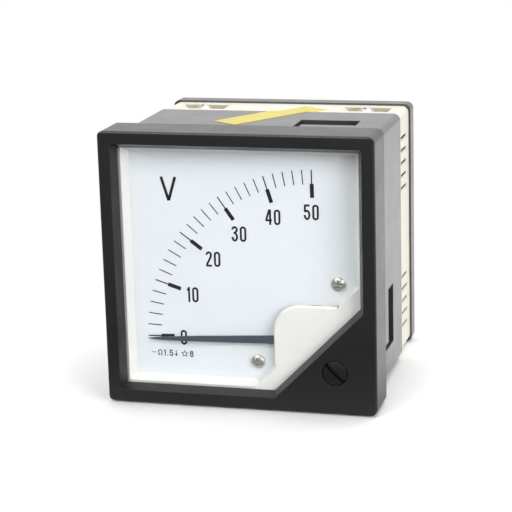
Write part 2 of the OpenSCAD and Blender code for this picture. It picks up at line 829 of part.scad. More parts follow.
module coil_former() color("#b5b8bb") coil_turn()
    coil_frame(former_in, y_former + former_t, former_l - 2 * former_t, former_t);

module coil_winding() color("#9a4a1e") coil_turn()
    coil_frame(former_in + former_t, y_former, former_l, winding_t);

module coil_pivots() color("#a9adb2") at_axis() {
    rod(1.6, y_coil - pivot_base_t, pivot_base_t);
    rod(0.5, y_hub, hub_t + eps);
    rod(pivot_r, y_tip, y_hub - y_tip + eps);
    rod(1.6, y_coil_rear, pivot_base_t);
    rod(collar_r, y_rear_collar - eps, rear_collar_l);
    rod(pivot_r, y_rear_collar, rear_collar_l + pivot_l);
}

// Hub with three balance arms; the pointer is its fourth
module pointer_hub() color("#b5b8bb") at_axis() rotate([0, -rest_angle, 0])
    difference() {
        union() {
            rod(1.3, y_hub, hub_t);
            rod(collar_r, y_collar, collar_t + eps);
            translate([0, y_arm + 0.3, 0]) {
                rotate([0, 90, 0]) cylinder(r = 0.3, h = 9.3);
                for (z = [-1, 1]) scale([1, 1, z]) cylinder(r = 0.3, h = 5.6);
            }
        }
        rod(0.5, y_hub, hub_t + 1);
        rod(pivot_r, y_collar - 1, 4);
    }

module weight(r, from, length) translate([0, 0, from]) difference() {
    cylinder(r = r, h = length);
    translate([0, 0, -1]) cylinder(r = 0.3, h = length + 2);
}

module balance_weights() color("#c8b273")
    at_axis() rotate([0, -rest_angle, 0]) translate([0, y_arm + 0.3, 0]) {
        rotate([0, 90, 0]) weight(1.2, 5.6, 3.6);
        weight(0.7, 3.6, 1.6);
        rotate([180, 0, 0]) weight(0.7, 3.6, 1.6);
    }

// Lance from the hub to the dial's edge, cranked forward between the two
module pointer() color("#4c545e") at_axis() rotate([0, -rest_angle, 0]) {
    along_y(y_arm, arm_t) difference() {
        translate([-riser_from - 0.3, -0.7]) square([riser_from + 0.3, 1.4]);
        circle(1.3);
    }
    translate([0, 0, -0.7]) linear_extrude(1.4)
        polygon([[-riser_from, y_arm], [-riser_from, y_arm + arm_t],
            [-riser_from - 0.35, y_arm + arm_t], [-riser_to - 0.4, y_pointer + pointer_t],
            [-riser_to - 0.4, y_pointer], [-riser_to, y_pointer]]);
    along_y(y_pointer, pointer_t) polygon([each lance(1), each lance(-1, true)]);
}

// One edge of the lance: broad at the hood, then slim, with a keen tip
function lance(side, back = false) =
    let (edge = [[riser_to, 1.3], [14, 1.2], [36, 0.83], [pointer_l - 4, 0.5],
        [pointer_l - 1.5, 0.26], [pointer_l, 0.06]])
    [for (i = [0:5]) let (p = edge[back ? 5 - i : i]) [-p[0], side * p[1]]];

module zero_adjuster() color("#161618") at_axis(adjuster_at, -adjuster_at) {
    difference() {
        union() {
            intersection() {
                rod(adjuster_r, y_front - 1, 1 + 2.15);
                translate([0, y_front - 0.35 + 12, 0]) sphere(12, $fn = 96);
            }
            rod(neck_r, y_front + 2.1, -y_front - 2.1 + y_bridge + 0.35);
        }
        rotate([0, 45, 0]) translate([-5, y_front - 1, -0.5]) cube([10, 2.2, 1]);
    }
    // eccentric pin, towards the pointer's axis
    rotate([0, lever_angle, 0]) translate([-pin_throw, 0, 0])
        rod(pin_r, y_bridge + 0.3, y_lever + lever_t + 0.4 - y_bridge);
}

module adjuster_retainer() color("#9da0a3") at_axis(adjuster_at, -adjuster_at)
    along_y(y_pane + 1.1, 0.4) difference() {
        circle(3.7);
        circle(neck_r + 0.01);
    }

// ---- Terminals and electrics ----

module terminal_pair() for (x = [-1, 1]) at_axis(x * terminal_pitch / 2, 0) children();

module terminal_studs() color("#c9a94f") terminal_pair() {
    rod(stud_r, y_board - lug_t - inner_nut_t - 0.8,
        y_rear + stud_out - (y_board - lug_t - inner_nut_t - 0.8));
    along_y(y_flange - stud_hex_t, stud_hex_t) rotate(30) circle(4.4, $fn = 6);
}

module terminal_nuts() color("#c9a94f") terminal_pair() {
    hex_nut(4.1, stud_r + 0.03, y_rear + boss_out + washer_t, nut_t);
    hex_nut(4.1, stud_r + 0.03, y_rear + boss_out + 2 * washer_t + nut_t, nut_t);
    hex_nut(3.8, stud_r + 0.03, y_board - lug_t - inner_nut_t, inner_nut_t);
}

module terminal_washers() color("#c9a94f") terminal_pair()
    for (y = [y_rear + boss_out, y_rear + boss_out + washer_t + nut_t])
        along_y(y, washer_t) difference() {
            circle(4.5);
            circle(stud_r + 0.1);
        }

module solder_lugs() color("#cfcfca") for (m = [0, 1]) mirror([m, 0, 0])
    at_axis(terminal_pitch / 2, 0) along_y(y_board - lug_t, lug_t) difference() {
        union() {
            circle(3.9);
            translate([-8, -1.1]) square([8, 2.2]);
            translate([-8, 0]) circle(1.4);
        }
        circle(stud_r + 0.1);
        translate([-8, 0]) circle(0.6);
    }

resistor_r = 2.4;
resistor_l = 12;
resistor_z = 4.4;

module resistor_board() color("#8a6a35") along_y(y_board, board_t) difference() {
    square([terminal_pitch + 12, 17], center = true);
    for (x = [-1, 1]) translate([x * terminal_pitch / 2, 0]) circle(stud_r + 0.1);
    for (x = [-1, 1], z = [-1, 1])
        translate([x * (resistor_l / 2 + 3), z * resistor_z]) circle(0.5);
}

module series_resistors() color("#6f8f8a") {
    y = y_board - resistor_r - 0.3;
    for (z = [-1, 1]) translate([0, y, z * resistor_z]) {
        rotate([0, 90, 0]) cylinder(r = resistor_r, h = resistor_l, center = true);
        rotate([0, 90, 0])
            cylinder(r = 0.35, h = resistor_l + 6, center = true);
        for (x = [-1, 1]) translate([x * (resistor_l / 2 + 3), 0, 0]) {
            sphere(0.35);
            rod(0.35, 0, y_board + board_t + 0.6 - y);
        }
    }
}

module positive_lead() color("#a32020")
    wire([8 - terminal_pitch / 2, 0], [axis_x - 2.9, axis_z + 2.9],
        y_board - lug_t, y_rear_bridge + 9.5, y_rear_bridge);

module negative_lead() color("#1b1b1b")
    wire([terminal_pitch / 2 - 8, 0], [axis_x - 14.6, axis_z - 7.4],
        y_board - lug_t, y_rear_bridge + 5, y_yoke);

front_bezel();
window_pane();
dial_surround();
dial_plate();
dial_screws();
zero_adjuster();
adjuster_retainer();
case_body();
rear_base();
base_screws();
back_plate();
back_plate_screws();
seal_label();
movement_frame();
frame_screws();
yoke_ring();
core_magnet();
core_spacers();
front_bridge();
rear_bridge();
bridge_pillars();
bridge_screws();
front_jewel_screw();
rear_jewel_screw();
jewel_nuts();
zero_lever();
front_hairspring();
rear_hairspring();
spring_anchor();
coil_former();
coil_winding();
coil_pivots();
pointer();
pointer_hub();
balance_weights();
terminal_studs();
terminal_nuts();
terminal_washers();
solder_lugs();
resistor_board();
series_resistors();
positive_lead();
negative_lead();
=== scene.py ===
"""Analog panel meter: finishes, dial print, threads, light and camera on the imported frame."""
import json
import math

import bmesh
import bpy
import numpy as np
from mathutils import Matrix, Vector


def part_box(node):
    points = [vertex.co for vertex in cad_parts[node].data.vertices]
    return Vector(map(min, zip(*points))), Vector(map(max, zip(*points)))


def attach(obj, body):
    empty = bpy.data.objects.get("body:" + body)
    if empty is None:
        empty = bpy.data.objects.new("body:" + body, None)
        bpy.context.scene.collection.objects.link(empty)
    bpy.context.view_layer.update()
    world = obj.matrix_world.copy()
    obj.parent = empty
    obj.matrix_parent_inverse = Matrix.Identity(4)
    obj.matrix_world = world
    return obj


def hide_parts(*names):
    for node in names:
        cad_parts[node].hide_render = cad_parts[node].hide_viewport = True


MM = 0.001
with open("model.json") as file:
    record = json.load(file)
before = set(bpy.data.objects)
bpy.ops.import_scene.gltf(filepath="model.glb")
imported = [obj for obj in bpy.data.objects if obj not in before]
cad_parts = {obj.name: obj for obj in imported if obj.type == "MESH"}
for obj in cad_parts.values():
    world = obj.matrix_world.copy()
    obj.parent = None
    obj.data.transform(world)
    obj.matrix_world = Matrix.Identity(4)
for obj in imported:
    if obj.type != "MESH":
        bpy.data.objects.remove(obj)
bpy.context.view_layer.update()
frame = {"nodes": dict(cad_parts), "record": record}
nodes = frame["nodes"]
joints = {j["name"]: j for j in frame["record"]["behaviour"]["joints"]}
PIVOT = np.array(joints["pointer_swing"]["pos_m"])


# ---- Camera ----

def camera_axes(yaw, pitch, roll):
    """Right, up and back directions: turned right by yaw about Z, tipped down by pitch, rolled about the view."""
    cy, sy, cp, sp = math.cos(yaw), math.sin(yaw), math.cos(pitch), math.sin(pitch)
    ahead = Vector((-sy * cp, cy * cp, -sp))
    right = Vector((cy, sy, 0.0))
    down = ahead.cross(right)
    cr, sr = math.cos(roll), math.sin(roll)
    return right * cr + down * sr, right * sr - down * cr, -ahead


def make_camera():
    data = bpy.data.cameras.new("camera")
    data.sensor_width = 36.0
    data.lens = 129.36
    data.clip_start = 0.01
    data.clip_end = 20.0
    cam = bpy.data.objects.new("camera", data)
    bpy.context.collection.objects.link(cam)
    right, up, back = camera_axes(math.radians(15.417), math.radians(14.28), math.radians(1.586))
    rot = Matrix((right, up, back)).transposed().to_4x4()
    cam.matrix_world = Matrix.Translation(Vector((138.71, -495.22, 132.61)) * MM) @ rot
    bpy.context.scene.camera = cam


# ---- Material tools ----

def new_material(name):
    mat = bpy.data.materials.new(name)
    mat.use_nodes = True
    mat.node_tree.nodes.clear()
    return mat, mat.node_tree.nodes, mat.node_tree.links


def add(nds, kind, **sockets):
    """A node with its sockets set; a name ending in _ and a number picks a socket by place."""
    n = nds.new(kind)
    for key, value in sockets.items():
        sock = n.inputs[int(key[1:])] if key[0] == "i" and key[1:].isdigit() else n.inputs[key.replace("_", " ")]
        sock.default_value = value
    return n


def rgb(r, g, b):
    return (r, g, b, 1.0)


def tint(color, k):
    return rgb(*[min(1.0, c * k) for c in color])


def noise(nds, lks, coords, size, detail=3.0, rough=0.5, stretch=None):
    """Noise whose blobs are about size metres across."""
    src = coords
    if stretch:
        m = nds.new("ShaderNodeMapping")
        m.inputs["Scale"].default_value = stretch
        lks.new(coords, m.inputs["Vector"])
        src = m.outputs["Vector"]
    n = add(nds, "ShaderNodeTexNoise", Scale=1.0 / size, Detail=detail, Roughness=rough)
    lks.new(src, n.inputs["Vector"])
    return n.outputs["Fac"]


def ramp(nds, lks, fac, low, high, a, b):
    r = nds.new("ShaderNodeValToRGB")
    r.color_ramp.elements[0].position = low
    r.color_ramp.elements[1].position = high
    r.color_ramp.elements[0].color = a
    r.color_ramp.elements[1].color = b
    lks.new(fac, r.inputs["Fac"])
    return r.outputs["Color"]


def spread(nds, lks, fac, a, b):
    m = add(nds, "ShaderNodeMapRange")
    m.inputs["From Min"].default_value = 0.3
    m.inputs["From Max"].default_value = 0.7
    m.inputs["To Min"].default_value = a
    m.inputs["To Max"].default_value = b
    lks.new(fac, m.inputs["Value"])
    return m.outputs["Result"]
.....
> [Aim of the exercise] In the listing above, locate the line with "front_bezel();" and the line with "before = set(bpy.data.objects)", then extract exactly those lines and every line between them, and nothing more.

> [Exercise result]
front_bezel();
window_pane();
dial_surround();
dial_plate();
dial_screws();
zero_adjuster();
adjuster_retainer();
case_body();
rear_base();
base_screws();
back_plate();
back_plate_screws();
seal_label();
movement_frame();
frame_screws();
yoke_ring();
core_magnet();
core_spacers();
front_bridge();
rear_bridge();
bridge_pillars();
bridge_screws();
front_jewel_screw();
rear_jewel_screw();
jewel_nuts();
zero_lever();
front_hairspring();
rear_hairspring();
spring_anchor();
coil_former();
coil_winding();
coil_pivots();
pointer();
pointer_hub();
balance_weights();
terminal_studs();
terminal_nuts();
terminal_washers();
solder_lugs();
resistor_board();
series_resistors();
positive_lead();
negative_lead();
=== scene.py ===
"""Analog panel meter: finishes, dial print, threads, light and camera on the imported frame."""
import json
import math

import bmesh
import bpy
import numpy as np
from mathutils import Matrix, Vector


def part_box(node):
    points = [vertex.co for vertex in cad_parts[node].data.vertices]
    return Vector(map(min, zip(*points))), Vector(map(max, zip(*points)))


def attach(obj, body):
    empty = bpy.data.objects.get("body:" + body)
    if empty is None:
        empty = bpy.data.objects.new("body:" + body, None)
        bpy.context.scene.collection.objects.link(empty)
    bpy.context.view_layer.update()
    world = obj.matrix_world.copy()
    obj.parent = empty
    obj.matrix_parent_inverse = Matrix.Identity(4)
    obj.matrix_world = world
    return obj


def hide_parts(*names):
    for node in names:
        cad_parts[node].hide_render = cad_parts[node].hide_viewport = True


MM = 0.001
with open("model.json") as file:
    record = json.load(file)
before = set(bpy.data.objects)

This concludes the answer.